Implications for Investors

For investors, the most important level to watch is Brent at $100 a barrel. A clear break above that threshold would indicate the market is assigning a materially higher probability to prolonged disruption in the Gulf, with potential upside toward the conflict-era highs seen in April. In a more severe supply-shock scenario, those highs near $138 would re-enter the discussion, though that would require a far deeper crisis.

The downside marker is closer to $90. A move back below that level would suggest the geopolitical premium is fading again, either because shipping conditions improve or because diplomatic progress restores confidence in regional flows. That would realign prices with the weaker medium-term outlook that many forecasters still expect, especially as additional production is projected to come online into 2026 and 2027.

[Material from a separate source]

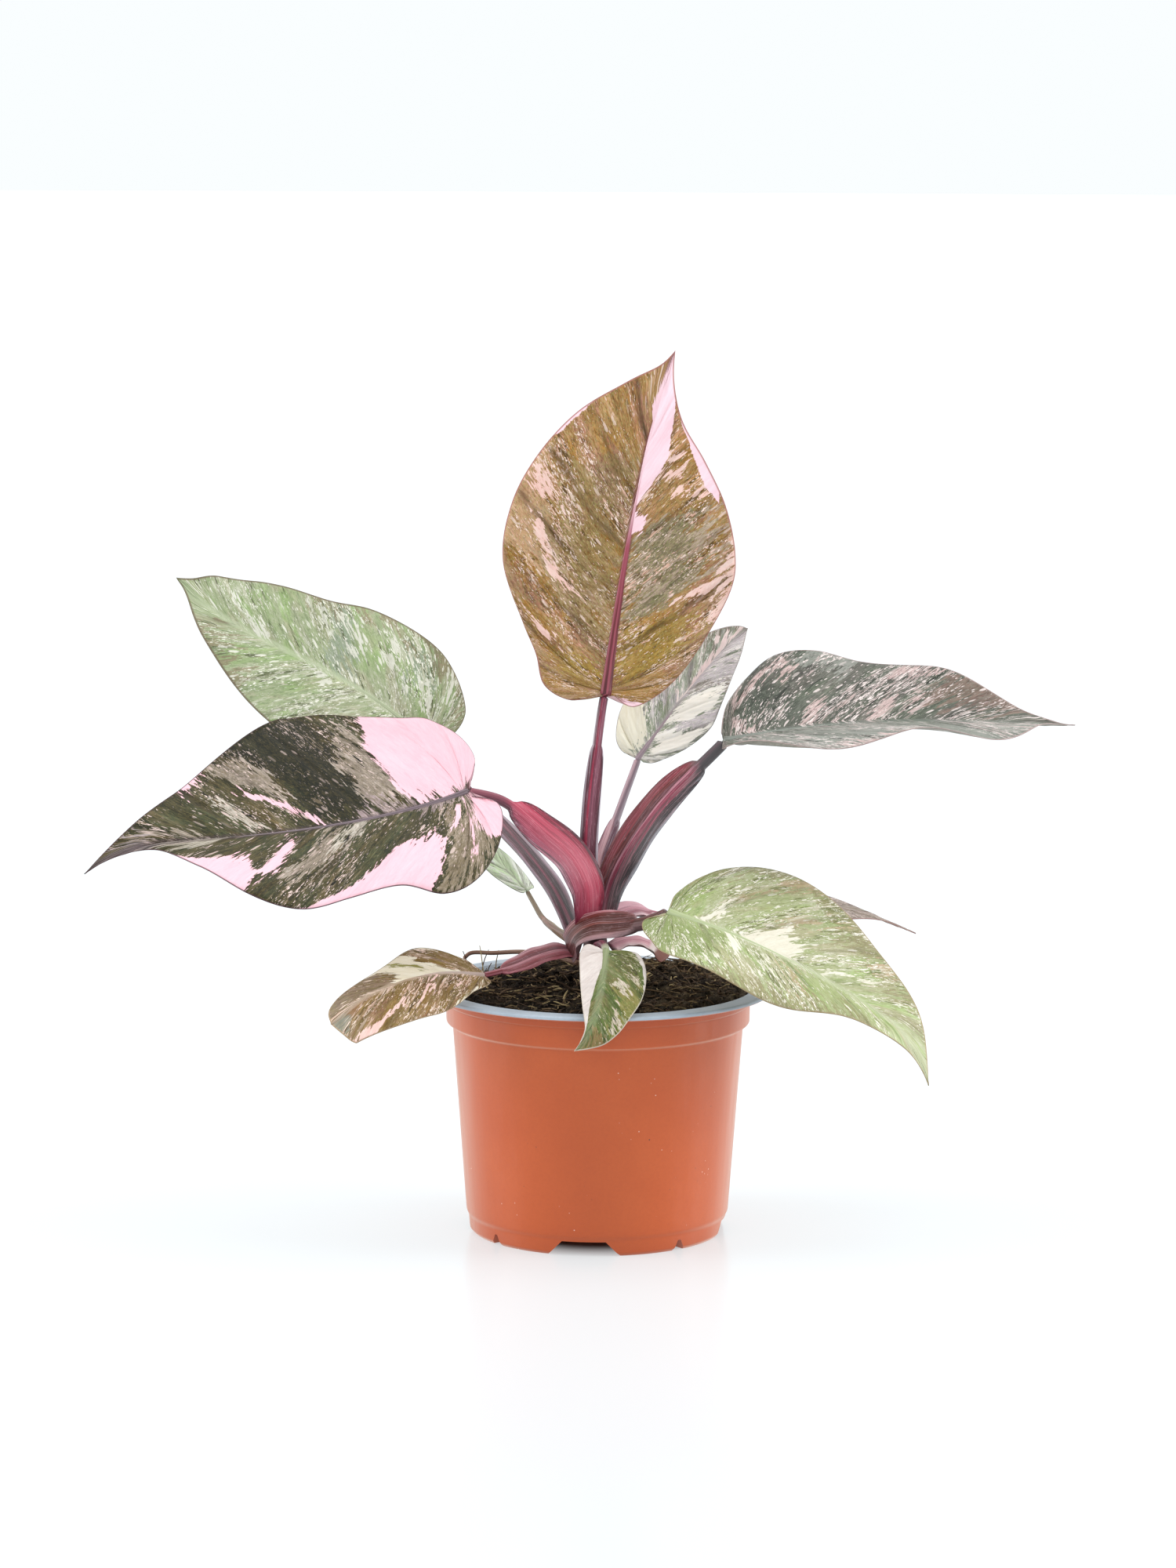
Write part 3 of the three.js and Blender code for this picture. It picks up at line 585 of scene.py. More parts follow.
def soil_finish():
    finish = Finish("potting_soil", roughness=0.95, specular=0.15)
    place = finish.place()
    clods = finish.noise(place, 260, 4, 0.7)
    damp = finish.noise(place, 45, 2, 0.6)
    grain = finish.noise(place, 1500, 2, 0.7)
    stops = (0.30, 0.45, 0.58, 0.72)
    # Painted light: the soil is painted lighter towards the right, where more light falls, and darker to
    # the left.
    shaded_left_tones = finish.ramp(clods, list(zip(stops, ("0E0A08", "241C16", "3E3428", "6A5C44"))))
    lit_right_tones = finish.ramp(clods, list(zip(stops, ("17110E", "40352A", "6E5F4B", "A08E72"))))
    to_the_right = finish.split(place)[0]
    colour = finish.mix(finish.rise(to_the_right, -0.010, 0.030), shaded_left_tones, lit_right_tones)
    colour = finish.lay(colour, "120D0A", damp, 0.38, 0.62, 0.70, 0.0)
    colour = finish.lay(colour, "7A694F", grain, 0.62, 0.72, 0.0, 0.5)
    finish.bump(finish.calc("ADD", clods, grain), 0.9, 1.0)
    return finish.colour(colour)


def fibre_finish():
    finish = Finish("peat_fibre", roughness=0.85, specular=0.2)
    place = finish.place()
    tones = [(0.0, "2A1E17"), (0.35, "4C3A2B"), (0.65, "705A42"), (0.88, "94805C"), (1.0, "B09C72")]
    colour = finish.ramp(finish.kept("own", "Fac"), tones)
    stripes = finish.noise(place, 900, 2, 0.7)
    colour = finish.lay(colour, "2B2119", stripes, 0.4, 0.7, 0.0, 0.45)
    finish.bump(stripes, 0.08, 0.6)
    return finish.colour(colour)


def scattered(name, template, spots, own):
    """One mesh with a copy of the template at each spot, and each copy's own share stored with it."""
    base = points_of(template)
    faces = [tuple(polygon.vertices) for polygon in template.data.polygons]
    count = len(base)
    padded = np.concatenate([base, np.ones((count, 1))], 1)
    points = np.concatenate([padded @ np.array(spot).T[:, :3] for spot in spots])
    all_faces = [tuple(i + n * count for i in face) for n in range(len(spots)) for face in faces]
    mesh = bpy.data.meshes.new(name)
    mesh.from_pydata(points.tolist(), [], all_faces)
    mesh.update()
    piece = bpy.data.objects.new(name, mesh)
    bpy.context.collection.objects.link(piece)
    store(piece, "own", np.repeat(own, count))
    bpy.data.objects.remove(template)
    return piece


def spot(place, spin, size):
    """Where a copy goes and how it is turned and scaled, as a 4 by 4 matrix in metres."""
    return Matrix.Translation(tuple(v * MM for v in place)) @ spin @ Matrix.Diagonal((*size, 1))


def strewn(draw, reach):
    """A random place on a disc, as its distance from the middle and its direction."""
    return reach * math.sqrt(draw.random()), draw.random() * 2 * math.pi


def crumb():
    """One clod of soil, a few dozen faces."""
    deselect()
    bpy.ops.mesh.primitive_ico_sphere_add(subdivisions=2, radius=MM)
    piece = settle("crumb")
    points = points_of(piece)
    for i, point in enumerate(points):
        points[i] = point * (0.75 + 0.5 * noise.noise(Vector(point / MM * 1.3)) + 0.2)
    place_points(piece, points)
    return piece


def fibre():
    """One bent fibre lying along X, a millimetre long and thick before it is scaled."""
    deselect()
    bpy.ops.mesh.primitive_cylinder_add(vertices=5, radius=0.5 * MM, depth=MM, rotation=(0, math.pi / 2, 0))
    piece = settle("fibre")
    edit(piece, "DESELECT")
    bpy.ops.mesh.select_mode(type="EDGE")
    leave_edit()
    for edge in piece.data.edges:
        a, b = (piece.data.vertices[i].co for i in edge.vertices)
        edge.select = abs(a.x - b.x) > 0.5 * MM
    pick(piece)
    bpy.ops.object.mode_set(mode="EDIT")
    bpy.ops.mesh.subdivide(number_cuts=5)
    leave_edit()
    points = points_of(piece)
    x = points[:, 0] / MM
    points[:, 1:] *= (1 - 1.4 * np.abs(x[:, None]) ** 2)
    points[:, 2] += 0.55 * MM * np.sin(5 * x)
    points[:, 1] += 1.30 * MM * np.cos(4 * x + 0.4)
    place_points(piece, points)
    return piece


def soil_body(edge):
    """The soil that fills the pot, with a rough top and the foot's channels and grooves cut out."""
    inset = SOIL["gap"]
    ring_count = int((edge - 1.2) / SOIL["ring_step"])
    rings = [(edge - SOIL["ring_step"] * i, SOIL["level"]) for i in range(ring_count)]
    shoulder = (edge + 0.1, POT["height"] - 3)
    body = turned("soil", pot_skin(inset) + [shoulder] + rings, SOIL["segments"])
    for quarter in QUARTERS:
        for shape in (CHANNEL, GROOVE):
            cut(body, foot_cut(shape, shape["turn"] + quarter, inset))
    points = points_of(body) / MM
    on_top = points[:, 2] > SOIL["level"] - 0.01
    x, y = points[on_top, 0], points[on_top, 1]
    rough = np.array([
        sum(high * noise.noise(Vector((a * fine, b * fine, layer))) for high, fine, layer in ROUGHNESS)
        for a, b in zip(x, y)])
    from_rim = POT["mouth_radius"] - np.hypot(x, y)
    points[on_top, 2] = soil_height(x, y) + rough * smoothstep(from_rim, 1.5, 5)
    place_points(body, points * MM)
    smooth(body, 50)
    return body


def soil_crumbs(draw, edge):
    """Clods strewn over the soil, most of them small."""
    spots = []
    for _ in range(CRUMB["count"]):
        r, turn = strewn(draw, edge)
        r -= 0.4
        a, b = r * math.cos(turn), r * math.sin(turn)
        size = CRUMB["smallest"] + CRUMB["more"] * draw.random() ** 3
        height = float(soil_height(a, b)) + 0.25
        spin = spin_by(draw.random() * ANY_TURN, "Z") @ spin_by(draw.random() * ANY_TURN, "X")
        spots.append(spot((a, b, height), spin, (size, size * (0.6 + 0.4 * draw.random()), size * 0.7)))
    crumbs = scattered("crumbs", crumb(), spots, draw.random(len(spots)))
    smooth(crumbs, 40)
    return crumbs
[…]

Energy equities may offer amplified exposure to this theme. Integrated oil majors, exploration and production companies, and broad energy-sector funds typically move with greater operating leverage than crude itself. That can benefit portfolios if Brent presses through $100, but it also increases downside if tensions ease and prices retreat. Given implied volatility near 78%, risk management is critical; this is an environment where a single headline can trigger a double-digit move.

Longer term, investors should keep two narratives in view at once. The near-term picture is supportive because inventories are drawing and geopolitical risk is elevated. The medium-term picture remains more complicated, with expectations of a structural surplus in 2026 still hanging over the market if Gulf transit normalizes and shut-in output returns.

The next phase for Brent crude will depend less on routine macro data than on whether military actions around the Strait of Hormuz broaden or recede. Until that uncertainty clears, oil is likely to remain highly sensitive to every signal from the Gulf, with $100 on Brent serving as the market’s clearest near-term test.